Calpers and Calsters claim they asked State Street to base the price of foreign exchange trades on interbank rates. However, State Street consistently executed trades in excess of the interbank rate when the bank converted dollars into foreign currencies. And when State Street executed FX trades to repatriate foreign currency into US dollars for the two pension plans, it marked down the price the pension plans received to an amount far below the interbank rate.

The interbank rate-the rate at which major banks buy and sell currency-is considered the best rate for a plan sponsor to conduct a foreign exchange trade because it results in the tightest spread.

According to the lawsuit, State Street then concealed its fraudulent pricing practices by entering erroneous exchange rates into its online reporting database, mystatestreet.com. That is where the pension funds found reports detailing their account activity. State Street further disguised its fraud, the plan sponsors say, by failing to timestamp the trades which would indicate when they were executed.

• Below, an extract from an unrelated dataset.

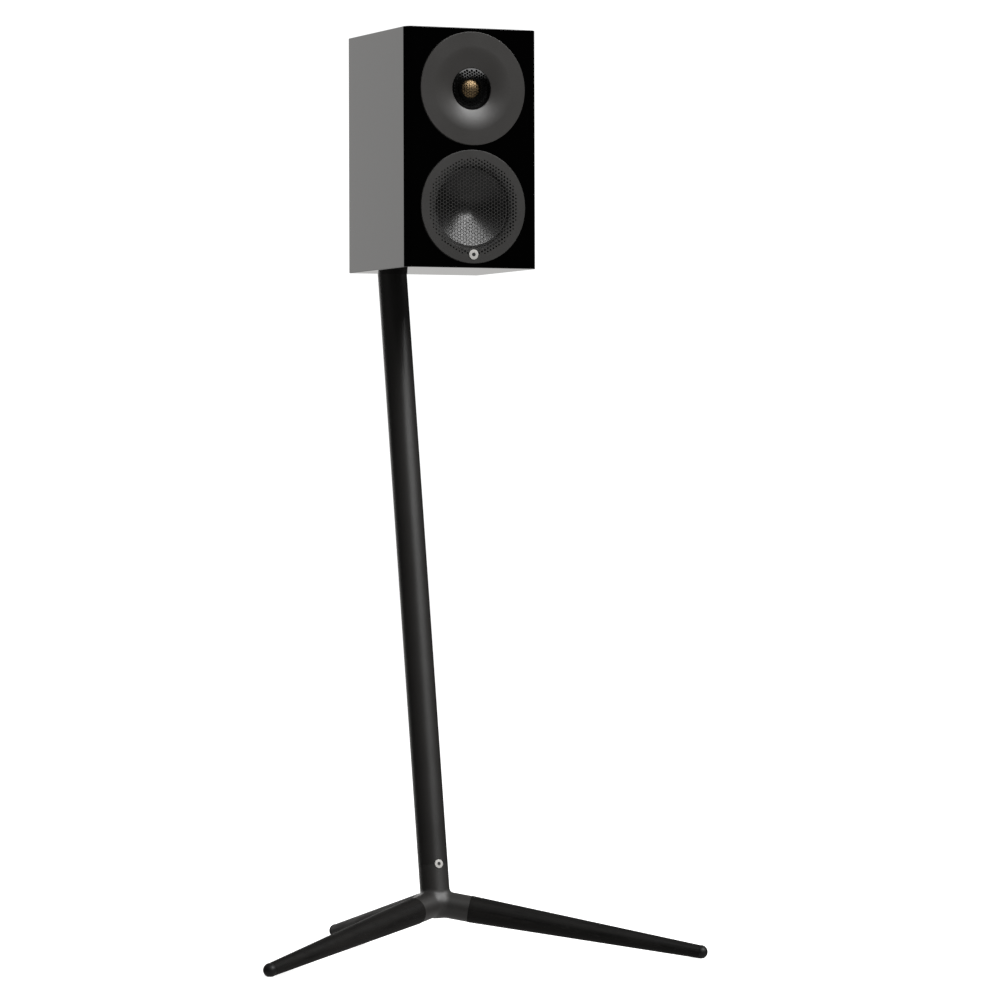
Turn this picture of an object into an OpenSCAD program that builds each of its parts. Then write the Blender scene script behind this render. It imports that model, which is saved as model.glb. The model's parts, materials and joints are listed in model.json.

Calpers and Calsters declined to provide Securities Industry News with an interview on the lawsuit. Calpers referred all written inquiries to Brown's office, which did not respond by presstime. Carolyn Cichon, a spokeswoman for State Street in Boston, would only say that the bank "vehemently denies any wrongdoing."

Among the questions which Calpers and Brown's office declined to address are: Is Calpers still using State Street as its custodian bank? And is Calpers still executing foreign exchange trades through State Street?

Calpers, Calsters and Brown's office also would not comment on whether Calpers and Calsters ever audited State Street's foreign exchange transactions either themselves or through a consultant over the course of the eight years. Such auditing is commonplace among large pension plans, say industry consultants with knowledge of the foreign exchange and securities services businesses.

In his written response to SIN's questions, Ricardo Duran, a spokesman for Calsters, would only say that Calsters continues to use State Street as its custodian bank.

"State Street has provided master custodial services to Calsters since about 1986. The duties performed include recordkeeping, performance reports, custody of assets, securities settlement, money transfers, performance measurements and risk measurements," Duran wrote.

He emphasized that Calpers is cooperating with the California Attorney General's office in its investigation of State Street.

Whistleblower Twist

Brown's office did issue a statement last October in which it explained that the alleged fraud against Calpers and Calsters was brought to its attention by whistleblowers. Notably, those whistleblowers stand to earn an undisclosed percentage of whatever Calpers and Calsters win, if the case goes to trial. Calpers, Calsters and Brown's office also would not comment on the status of the suit or disposition of any amounts that might be won.

Pension plans don't typically do a large number of foreign exchange trades to hedge the risk that changes in the value of currencies in which they are invested will have a sizable impact on the value of their holdings.